Output the material beneath exactly, leaving nothing out.
═════ Dataset section
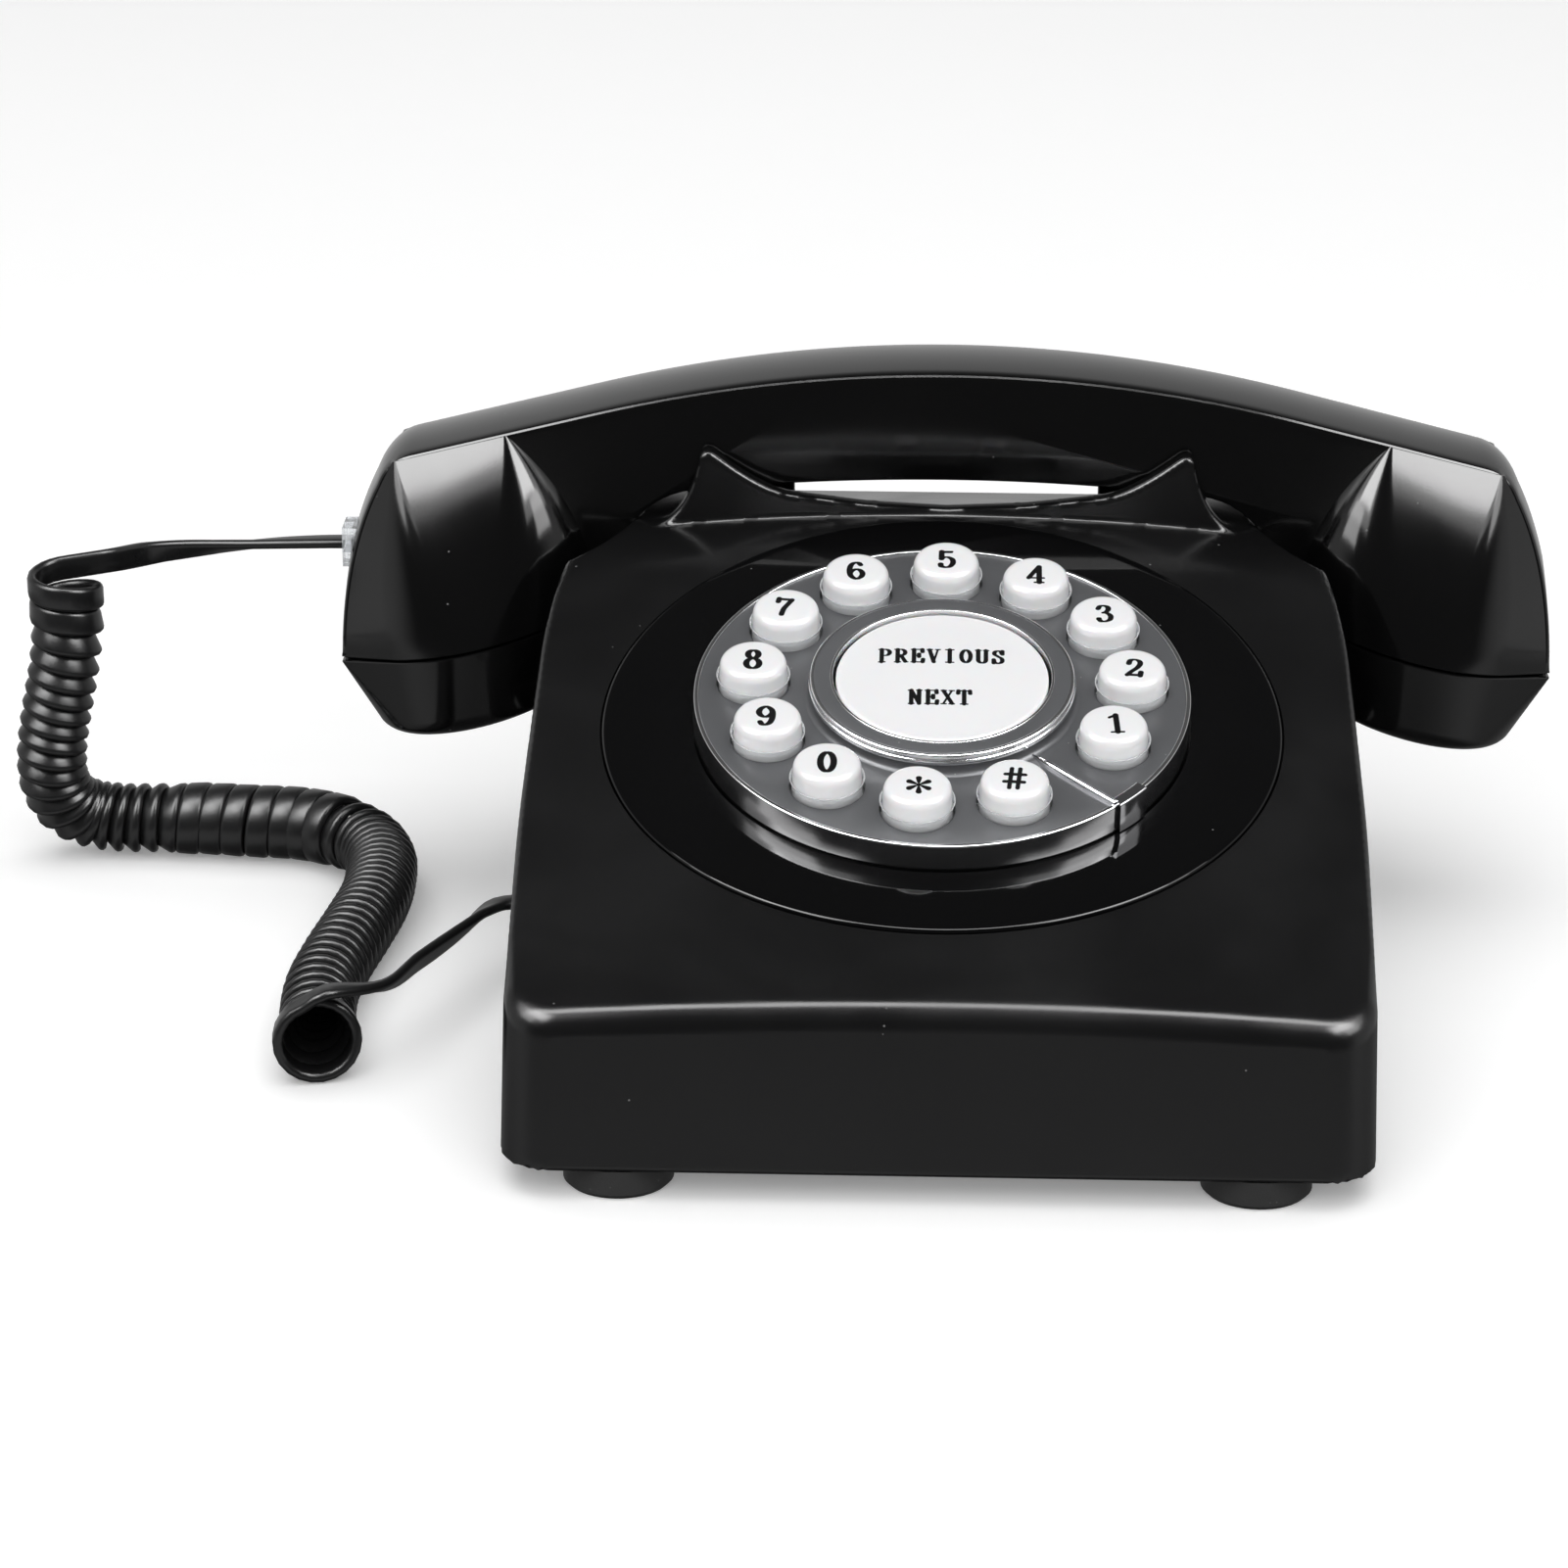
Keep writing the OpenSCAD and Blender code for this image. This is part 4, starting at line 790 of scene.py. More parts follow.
# %% Clip over the ring's rim
CLIP_IN = 41.5
CLIP_R = RING_R + 0.75
CLIP_LOW = RING_TOP + 0.02
CLIP_TOP = RING_TOP + 0.5
clip_rings = []
for angle in np.linspace(STOP_FROM, STOP_TO, 16):
    foot = PLINTH_TOP - (RING_R * math.cos(angle)) ** 2 / (2 * CROWN_R)
    profile = rounded([(CLIP_IN, CLIP_LOW, 0), (CLIP_IN, CLIP_TOP, 0.25), (CLIP_R, CLIP_TOP, 0.4),
                       (CLIP_R, foot, 0), (RING_R + 0.02, foot, 0), (RING_R + 0.02, CLIP_LOW, 0)])
    clip_rings.append(np.array([polar(r, angle, z) for r, z in profile]))
dial_piece("stop_clip", on_dial(stacked(clip_rings)), "base", "stop_chrome", ["finger_stop"], 40)

# %% [markdown]
# ### Keys and the centre rocker
# Each key is two pieces that move together: an opaque white cap, and a frosted cup that flares up
# round the cap's foot. The cap's top edge has a generous radius, which is what makes it glow.

# %% Key caps with a domed top
CUP_TOP = PLATE_Z + 2.0
CAP_LOW = CUP_TOP - 1.2
CAP_TOP = PLATE_Z + 5.5
CAP_R = 5.95
CAP_DOME = 0.2
STEM_R = 3
STEM_LOW = CAP_LOW - 2.4


def key_top(r):
    """Height of the slightly domed top of a key cap."""
    return CAP_TOP - CAP_DOME * (np.asarray(r) / CAP_R) ** 2


cap_profile = [(0, STEM_LOW), (STEM_R, STEM_LOW), (STEM_R, CAP_LOW)] + rounded(
    [(STEM_R, CAP_LOW, 0), (CAP_R - 0.05, CAP_LOW, 0.15), (CAP_R - 0.15, float(key_top(CAP_R)), 1.7),
     (STEM_R, float(key_top(STEM_R)), 0)], 8)[1:] + [(r, float(key_top(r))) for r in (2, 1, 0)]

# %% Frosted cups: a flange under the plate, a wall through the hole and a flared lip
CUP_FOOT_R = 6.05
CUP_RIM_R = 6.45
FLANGE_R = 7.4
FLANGE_LOW, FLANGE_HIGH = 2.3, 3.3
CUP_FLOOR = CAP_LOW - 0.02
# The flare starts above the key's travel, so that a pressed key stays clear of its hole
FLARE_FROM = CUP_TOP - 0.65
skirt_profile = [(0, 0.6), (STEM_R, 0.6), (STEM_R, FLANGE_LOW), (FLANGE_R, FLANGE_LOW),
                 (FLANGE_R, FLANGE_HIGH), (CUP_FOOT_R, FLANGE_HIGH), (CUP_FOOT_R, PLATE_Z)]
skirt_profile += rounded([
    (CUP_FOOT_R, PLATE_Z, 0), (CUP_FOOT_R + 0.12, FLARE_FROM, 0.3), (CUP_RIM_R, CUP_TOP, 0.12),
    (CUP_RIM_R - 0.2, CUP_TOP, 0.08), (CUP_FOOT_R + 0.02, FLARE_FROM, 0.2),
    (CUP_FOOT_R - 0.05, CUP_FLOOR, 0)])[1:]
skirt_profile += [(STEM_R, CUP_FLOOR), (STEM_R, CAP_LOW - 2.5), (0, CAP_LOW - 2.5)]
cap_shape = turned(cap_profile, 80)
skirt_shape = turned(skirt_profile, 80)
for name, spot in zip(KEY_NAMES, KEY_SPOTS):
    unit = f"key_{name}_unit"
    dial_piece(f"cap_{name}", on_dial(cap_shape, spot), unit, "key_white", [f"key_{name}"], 60)
    dial_piece(f"lip_{name}", on_dial(skirt_shape, spot), unit, "skirt_clear", [f"skirt_{name}"], 60)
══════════
• Correct answer:
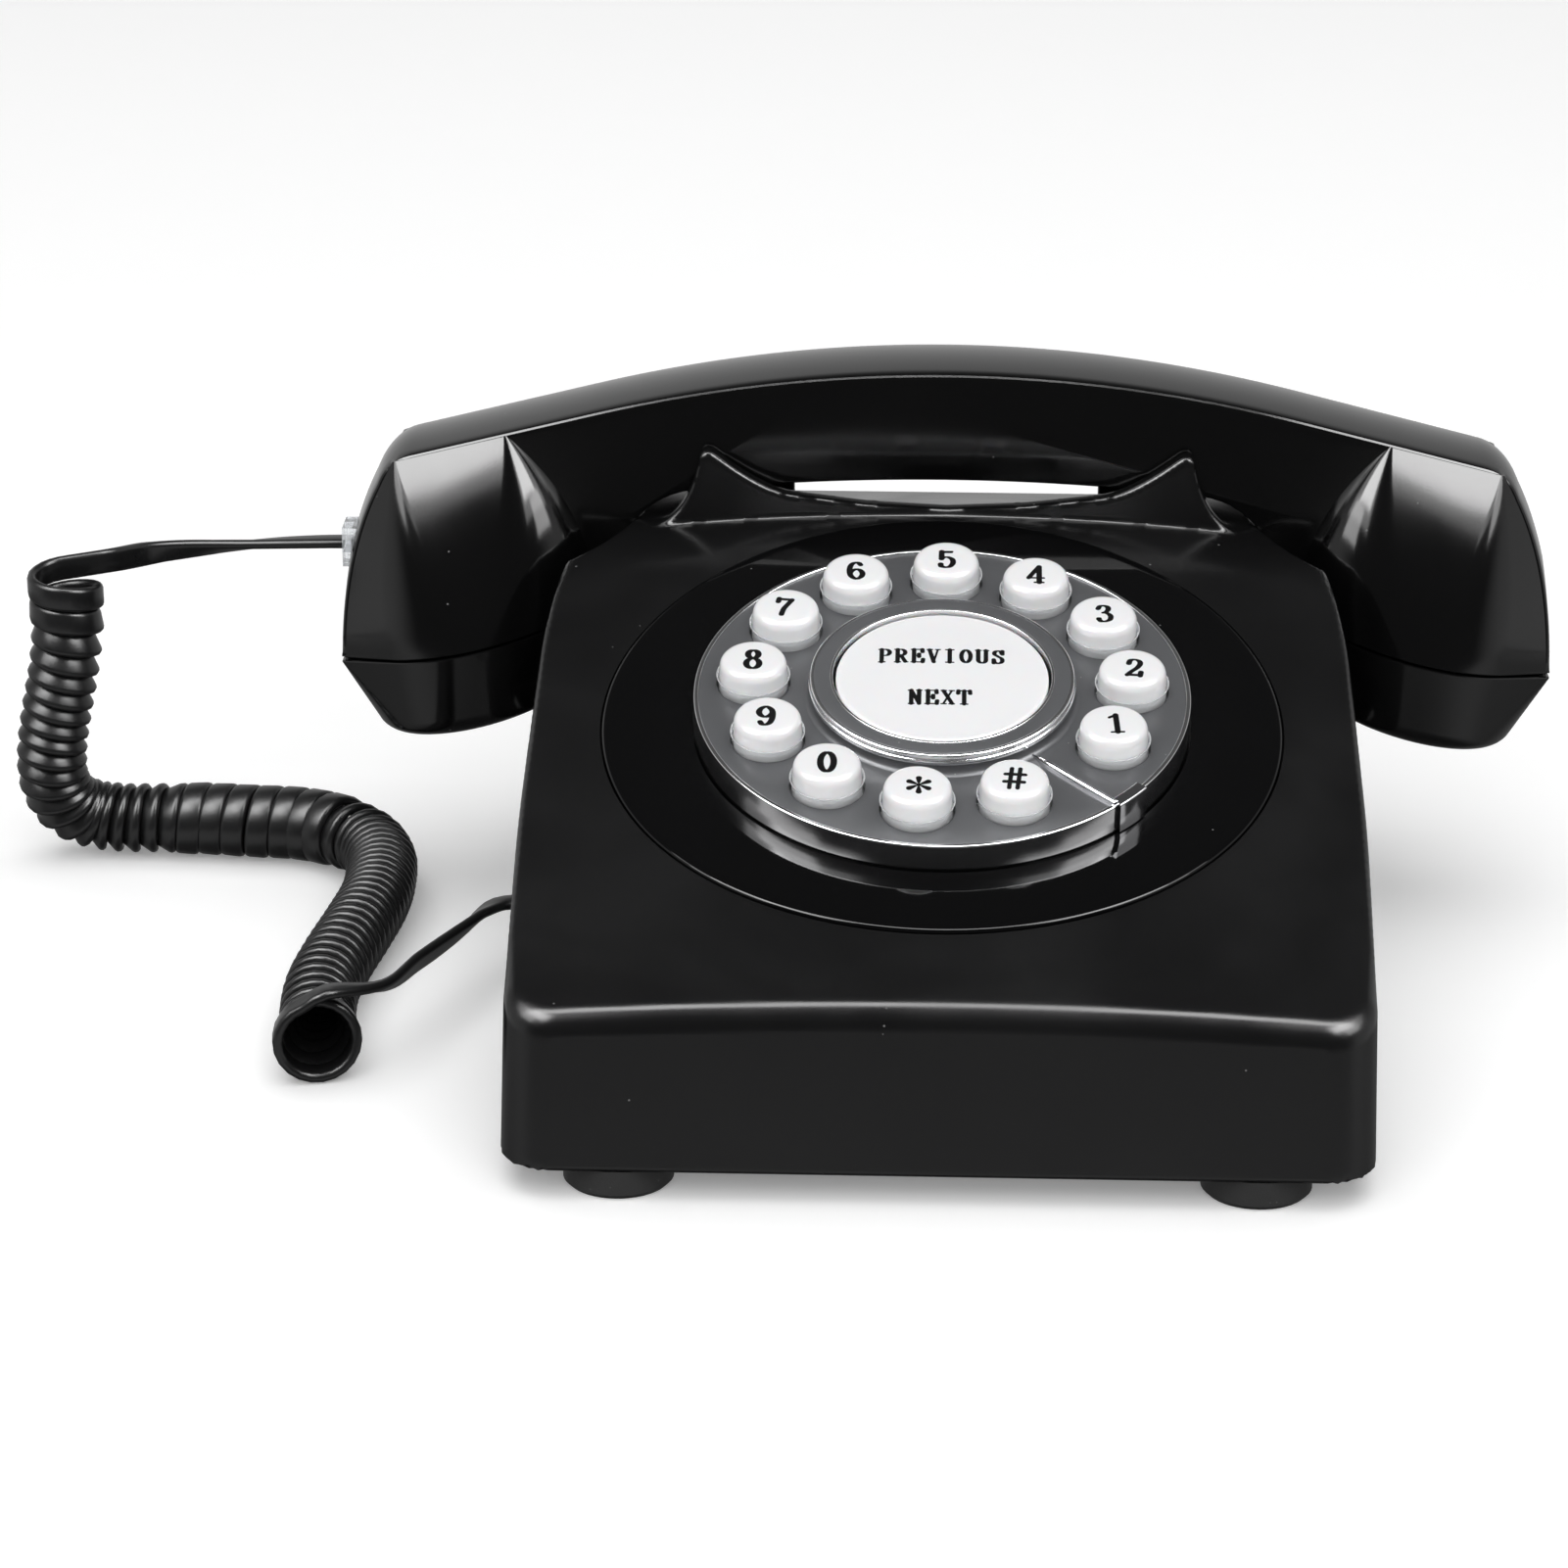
Keep writing the OpenSCAD and Blender code for this image. This is part 4, starting at line 790 of scene.py. More parts follow.
# %% Clip over the ring's rim
CLIP_IN = 41.5
CLIP_R = RING_R + 0.75
CLIP_LOW = RING_TOP + 0.02
CLIP_TOP = RING_TOP + 0.5
clip_rings = []
for angle in np.linspace(STOP_FROM, STOP_TO, 16):
    foot = PLINTH_TOP - (RING_R * math.cos(angle)) ** 2 / (2 * CROWN_R)
    profile = rounded([(CLIP_IN, CLIP_LOW, 0), (CLIP_IN, CLIP_TOP, 0.25), (CLIP_R, CLIP_TOP, 0.4),
                       (CLIP_R, foot, 0), (RING_R + 0.02, foot, 0), (RING_R + 0.02, CLIP_LOW, 0)])
    clip_rings.append(np.array([polar(r, angle, z) for r, z in profile]))
dial_piece("stop_clip", on_dial(stacked(clip_rings)), "base", "stop_chrome", ["finger_stop"], 40)

# %% [markdown]
# ### Keys and the centre rocker
# Each key is two pieces that move together: an opaque white cap, and a frosted cup that flares up
# round the cap's foot. The cap's top edge has a generous radius, which is what makes it glow.

# %% Key caps with a domed top
CUP_TOP = PLATE_Z + 2.0
CAP_LOW = CUP_TOP - 1.2
CAP_TOP = PLATE_Z + 5.5
CAP_R = 5.95
CAP_DOME = 0.2
STEM_R = 3
STEM_LOW = CAP_LOW - 2.4


def key_top(r):
    """Height of the slightly domed top of a key cap."""
    return CAP_TOP - CAP_DOME * (np.asarray(r) / CAP_R) ** 2


cap_profile = [(0, STEM_LOW), (STEM_R, STEM_LOW), (STEM_R, CAP_LOW)] + rounded(
    [(STEM_R, CAP_LOW, 0), (CAP_R - 0.05, CAP_LOW, 0.15), (CAP_R - 0.15, float(key_top(CAP_R)), 1.7),
     (STEM_R, float(key_top(STEM_R)), 0)], 8)[1:] + [(r, float(key_top(r))) for r in (2, 1, 0)]

# %% Frosted cups: a flange under the plate, a wall through the hole and a flared lip
CUP_FOOT_R = 6.05
CUP_RIM_R = 6.45
FLANGE_R = 7.4
FLANGE_LOW, FLANGE_HIGH = 2.3, 3.3
CUP_FLOOR = CAP_LOW - 0.02
# The flare starts above the key's travel, so that a pressed key stays clear of its hole
FLARE_FROM = CUP_TOP - 0.65
skirt_profile = [(0, 0.6), (STEM_R, 0.6), (STEM_R, FLANGE_LOW), (FLANGE_R, FLANGE_LOW),
                 (FLANGE_R, FLANGE_HIGH), (CUP_FOOT_R, FLANGE_HIGH), (CUP_FOOT_R, PLATE_Z)]
skirt_profile += rounded([
    (CUP_FOOT_R, PLATE_Z, 0), (CUP_FOOT_R + 0.12, FLARE_FROM, 0.3), (CUP_RIM_R, CUP_TOP, 0.12),
    (CUP_RIM_R - 0.2, CUP_TOP, 0.08), (CUP_FOOT_R + 0.02, FLARE_FROM, 0.2),
    (CUP_FOOT_R - 0.05, CUP_FLOOR, 0)])[1:]
skirt_profile += [(STEM_R, CUP_FLOOR), (STEM_R, CAP_LOW - 2.5), (0, CAP_LOW - 2.5)]
cap_shape = turned(cap_profile, 80)
skirt_shape = turned(skirt_profile, 80)
for name, spot in zip(KEY_NAMES, KEY_SPOTS):
    unit = f"key_{name}_unit"
    dial_piece(f"cap_{name}", on_dial(cap_shape, spot), unit, "key_white", [f"key_{name}"], 60)
    dial_piece(f"lip_{name}", on_dial(skirt_shape, spot), unit, "skirt_clear", [f"skirt_{name}"], 60)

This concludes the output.